Behavior of Propagated Custom Attributes

If you propagate an asset custom attribute to findings, you can add the custom attribute as a column at the finding level. In addition, you can also filter on that custom attribute, perform a Group By, export it, or view assigned values in the Finding Details.

Some limitations exist on propagated group custom attributes. Within list views other than Groups, you lack the ability to add a group custom attribute as a column. Additionally, you can only view group custom attributes in the Host Details or Application Details. Since assets can have membership in more than one group, the detail pane shows the custom attribute values for each individual group that the asset is a member of.

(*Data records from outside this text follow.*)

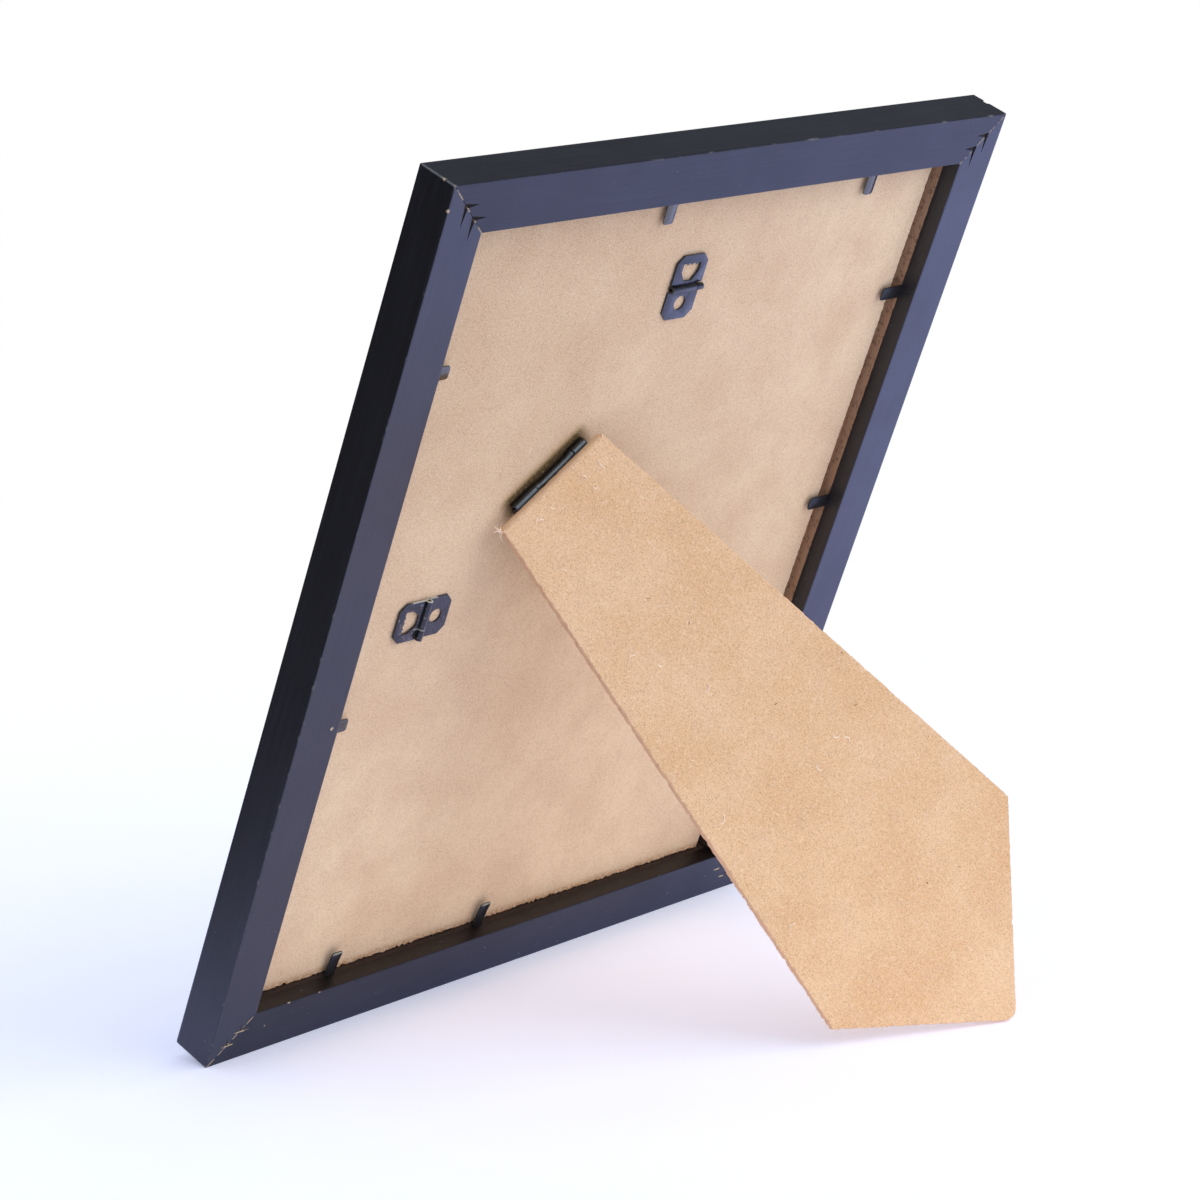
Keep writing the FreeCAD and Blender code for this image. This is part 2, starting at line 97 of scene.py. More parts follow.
# Chips and scratches in the foil: place across, behind and up the frame, and half its size each way
FOIL_CHIPS = (
    ((119.5, -4.4, 288.0), (0.7, 0.7, 0.7)), ((119.4, -0.1, 280.6), (0.55, 0.6, 0.55)),
    ((106.9, 0.0, 116.8), (0.6, 0.6, 0.7)), ((-106.7, 0.0, 9.5), (1.6, 0.6, 0.35)),
    ((-110.4, 0.0, 5.6), (1.4, 0.6, 0.3)), ((108.6, 0.0, 10.2), (2.6, 0.6, 0.26)),
    ((112.6, 0.0, 6.2), (2.4, 0.6, 0.26)), ((91.0, 0.0, 15.4), (0.6, 0.5, 0.35)),
    ((78.5, 0.0, 15.4), (0.5, 0.5, 0.3)), ((99.0, 0.0, 9.2), (0.15, 0.6, 0.4)))

# The strut's largest loose fibres: place, turn in degrees, length and bend
STRUT_FIBRES = (
    ((7.0, 14.1), 0, 3.8, 0.5), ((6.1, 8.4), 20, 2.6, -2.4), ((10.9, 8.4), 60, 1.6, 1.0),
    ((6.3, -5.2), 30, 1.6, 0.8), ((5.4, -10.8), 70, 2.4, -2.2), ((6.2, -9.9), 10, 2.0, 1.6),
    ((116.2, 14.4), 62, 3.2, 1.5), ((118.4, 16.9), 26, 3.6, -1.7), ((77.5, -5.4), 111, 3.9, 1.2),
    ((53.6, -16.3), 81, 3.4, -1.8), ((118.3, 3.7), -12, 3.4, 1.0), ((108.8, -27.7), 120, 4.4, 1.4),
    ((146.4, -33.6), 95, 3.4, -0.9), ((61.8, -12.0), 15, 1.8, 1.0))
# The strut's largest bark specks
STRUT_BARK = ((45.2, -1.3), (59.1, 3.2), (98.9, 32.5), (113.3, 25.3), (172.3, 16.9), (106.9, 15.0),
              (95.3, 7.0), (168.3, 6.1))

# A tab's round tip, softened edges, and the lift of the bottom ones' tips
TAB_TIP = 0.9
TAB_SOFT = 0.1
TAB_LIFT = 1.0

# The side hanger in the frame: its middle across, its upper edge and its knuckle's seam in height
SIDE_HANGER_MIDDLE = 75.6
SIDE_HANGER_TOP = 149.3
SIDE_HANGER_SEAM = 139.95

# The picture sheet's sides, ends and faces, a hair off the glass and the board that it touches
SHEET_SIDE = 101.5
SHEET_ENDS = (15.6, 269.4)
SHEET_FACES = (-9.51, -9.34)

TAB_NAMES = ["tab_%s_%d" % (rail, n) for rail in ("top", "bottom", "left", "right") for n in (1, 2)]

JOINTS = {joint["name"]: joint for joint in frame["joints"]}
MOUNTS = {mount["name"]: mount for mount in frame["record"]["mounts"]}


def axes_matrix(x_axis, y_axis, z_axis, origin):
    """The matrix that carries a piece's own axes to the row frame."""
    turn = Matrix((x_axis, y_axis, z_axis)).transposed().to_4x4()
    return Matrix.Translation(origin) @ turn


# Up the leaning frame, and out of its back
UP = Vector(JOINTS["side_hanger_flip"]["axis"])
OUT = Vector((0.0, UP.z, -UP.y))
FRAME_FOOT = Vector(MOUNTS["back_face"]["pos_m"]) - UP * (FRAME_HIGH - RAIL_BACK / 2) * MM
FRAME_TO_ROW = axes_matrix(Vector((1, 0, 0)), OUT, UP, FRAME_FOOT)

PIN = Vector(JOINTS["strut_fold"]["axis"])
OPENING = Matrix.Rotation(-STRUT_OPEN, 3, PIN)
STRUT_TO_ROW = axes_matrix(
    OPENING @ PIN.cross(OUT), PIN, OPENING @ OUT,
    Vector(JOINTS["strut_fold"]["pos_m"]) - PIN * HINGE_SHIFT * MM)
# Across the hinge's barrel, along its pin and out of the board, from the barrel's middle
HINGE_TO_ROW = axes_matrix(PIN.cross(OUT), PIN, OUT, Vector(JOINTS["strut_fold"]["pos_m"]))

# What the pieces of the board and of the strut share: their axes, body and slot
BOARD_GROUND = (FRAME_TO_ROW, "frame", "hardboard")
STRUT_GROUND = (STRUT_TO_ROW, "strut", "strut_fibreboard")


def linear(code):
    """The linear colour of an sRGB hex code."""
    shares = [int(code[i:i + 2], 16) / 255 for i in (1, 3, 5)]
    return tuple(s / 12.92 if s <= 0.04045 else ((s + 0.055) / 1.055) ** 2.4 for s in shares)


def colour(name, code, words):
    """A colour setting, given as an sRGB hex code."""
    return bpy.props.FloatVectorProperty(
        name=name, description=words, subtype="COLOR", size=3, min=0, max=1, default=linear(code))


def length(name, size, words):
    """A length setting, given in millimetres."""
    return bpy.props.FloatProperty(
        name=name, description=words, unit="LENGTH", min=0, precision=5, default=size * MM)


def share(name, size, words):
    """A share between nothing and all."""
    return bpy.props.FloatProperty(
        name=name, description=words, subtype="FACTOR", min=0, max=1, default=size)


class MouldingSettings(bpy.types.PropertyGroup):
    foil: colour("Foil", "#141416", "Body colour of the black foil")
    foil_light: colour("Foil grain", "#222226", "The paler streaks of the printed grain")
    worn: colour("Worn foil", "#82827F", "Foil rubbed thin along the arrises")
    raw: colour("Raw fibreboard", "#AC9A80", "Bare moulding where the foil is torn")
    wall: colour("Rebate wall", "#AA7A55", "Bare wood below the paint in the rebate")
    # Painted shade inside the nail slots and seams and over the bottom wall; also the darker patches of the bare
    # wood
    wall_shade_and_stain: colour("Stained wall", "#140C08", "Thin stain on the bottom wall")
    dust: colour("Dust", "#A9A9B4", "Pale dust on the foil")
    grain: length("Grain width", 0.55, "Width of one streak of the foil's grain")
    seam: length("Seam", 0.12, "Depth of the open seam at each mitre")
    gouge: length("Nail gouge", 1.1, "Width of a nail's slot at the mitre")
    roughness: share("Roughness", 0.36, "Gloss of the foil, lower is glossier")


class BoardSettings(bpy.types.PropertyGroup):
    pale: colour("Pale", "#D9C09F", "The pale clouds of the hardboard's back")
    deep: colour("Deep", "#CAAB8B", "The deeper clouds of the hardboard's back")
    speck: colour("Speck", "#6A4636", "Bark specks pressed into the board")
    fibre: colour("Fibre", "#EFDCC8", "Pale fibres pressed into the face")
    loose: colour("Loose fibre", "#F6E8D8", "Pale fibres that lie loose on the face")
    cut: colour("Cut edge", "#8E6A4E", "The sawn edge of the board")
    # Painted shade: the board's upper left corner is darkened where the light falls off
    shade_and_tone: colour("Aged", "#A37F58", "The board's browner upper corner")
    # Painted shade: a dark olive band along the hinge barrel, its dark core and its paler fringe
    barrel_shade: colour("Grease", "#2E1F04", "Oil that has crept out under the hinge")
    oiled: colour("Oiled board", "#A8863F", "The board where the oil has thinned out")
    frayed: colour("Frayed edge", "#A5703A", "Torn fibres along the board's bottom edge")
    ragged: length("Ragged", 0.5, "How far the sawn edge is torn back")
    blotched: share("Blotched", 0.07, "How dark the centimetre wide blotches are")
    pitted: share("Pitted", 0.2, "How dark the fine pits between the fibres are")
    fibres: bpy.props.IntProperty(name="Fibres", description="Loose fibres on the board", default=46, min=0)


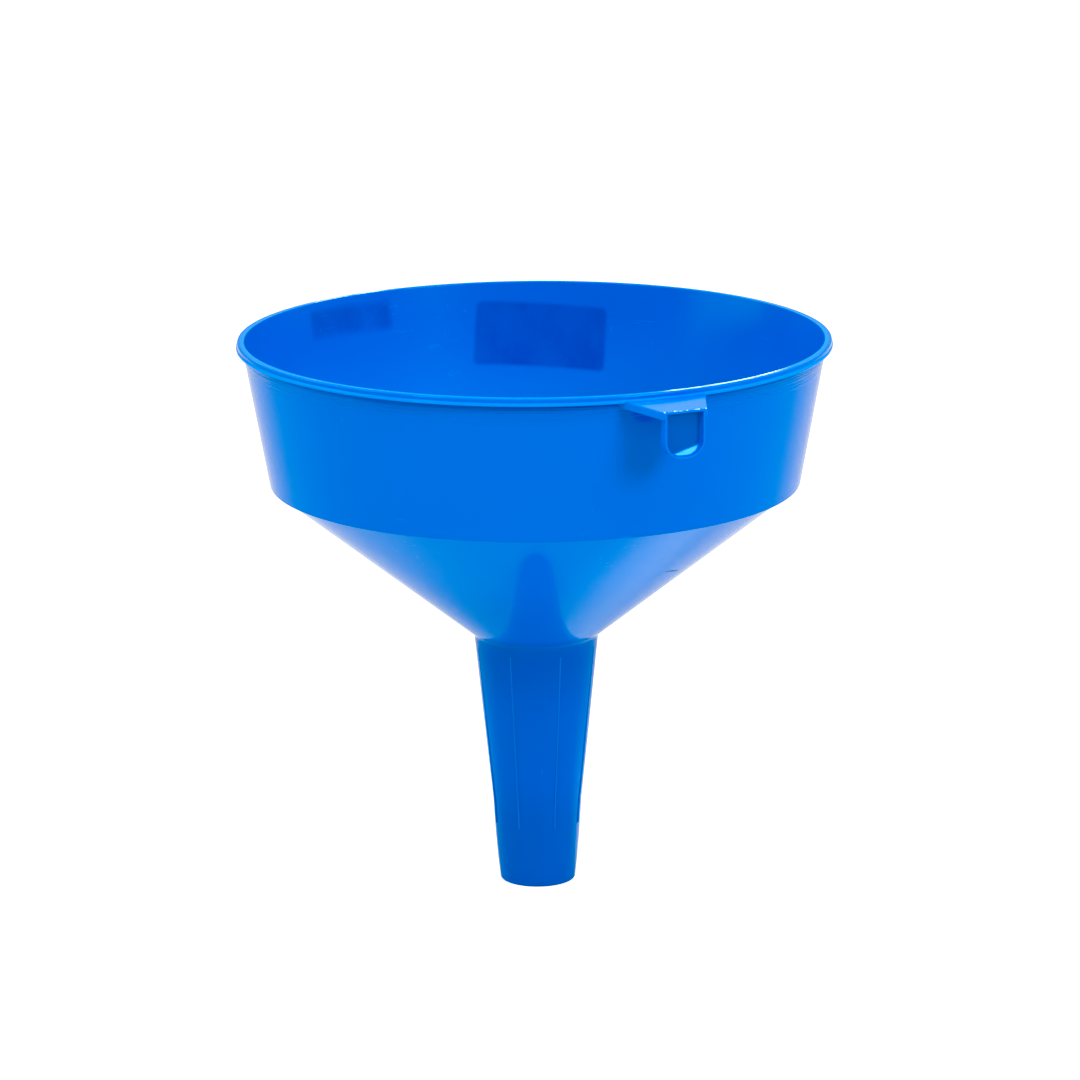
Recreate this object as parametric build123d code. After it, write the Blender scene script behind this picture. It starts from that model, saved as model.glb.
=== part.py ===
from build123d import *
import math
import os

os.makedirs("parts", exist_ok=True)

# ---------------------------------------------------------------------------
# Wide-mouth fluid funnel, one plastic moulding with two blank stickers.
# Millimetres. +Z runs up the funnel's axis. The origin is the centre of the
# outlet at the very end of the spout, so the spout end lies on z = 0.
# -Y is the side that the hanging hook is nearest to.
# The moulding is divided at its own creases into rim, wall, cone, spout,
# spout tip, ribs and hook, which meet face to face with no overlap.
# ---------------------------------------------------------------------------

TOTAL_H = 236.8        # spout end to the top of the rim
WALL_T = 1.4           # nominal wall thickness, square to the surface

RIM_R = 125.0          # rim bead, outside radius
RIM_IN_R = 121.4       # mouth radius at the very top
BEAD_H = 3.3           # height of the bead band
BEAD_FILLET_TOP = 1.0
BEAD_FILLET_LOW = 0.8
BEAD_FILLET_IN = 0.5

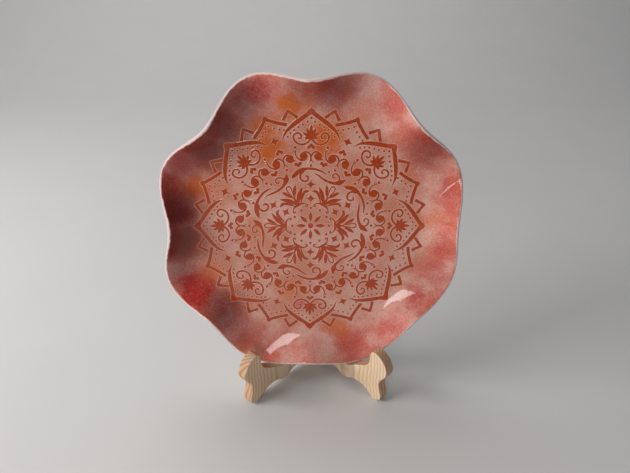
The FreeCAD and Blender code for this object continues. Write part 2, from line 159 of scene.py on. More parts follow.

To make a group custom attribute show up within the Host or Application Details, you must explicitly propagate the group custom attribute to assets.

Merging Assets

When merging assets with custom attributes, the destination asset always takes precedence. The destination asset only inherits values for unset custom attributes from the source asset. If you choose to merge multiple source assets into the destination asset, the system will pick which source asset sets the value for the custom attribute at random.

Additional Considerations

  • When you create a custom attribute, you can only change the name. Custom attributes have a fixed data type.
  • Currently, you have no way of deleting custom attributes once you create them. This feature will become available in a future release.
  • Use unique names for attributes if you plan to propagate them. The platform makes propagated attributes available as columns, exportable fields, filters, and Group By. If you use unique names for similar properties, you will have an easier time distinguishing between custom attributes.

Future Feature Additions:

  • You will be able to upload custom attribute values through Generic Upload.
  • You will be able to delete a custom attribute after managing potential dependencies (such as playbooks that use custom attribute filters).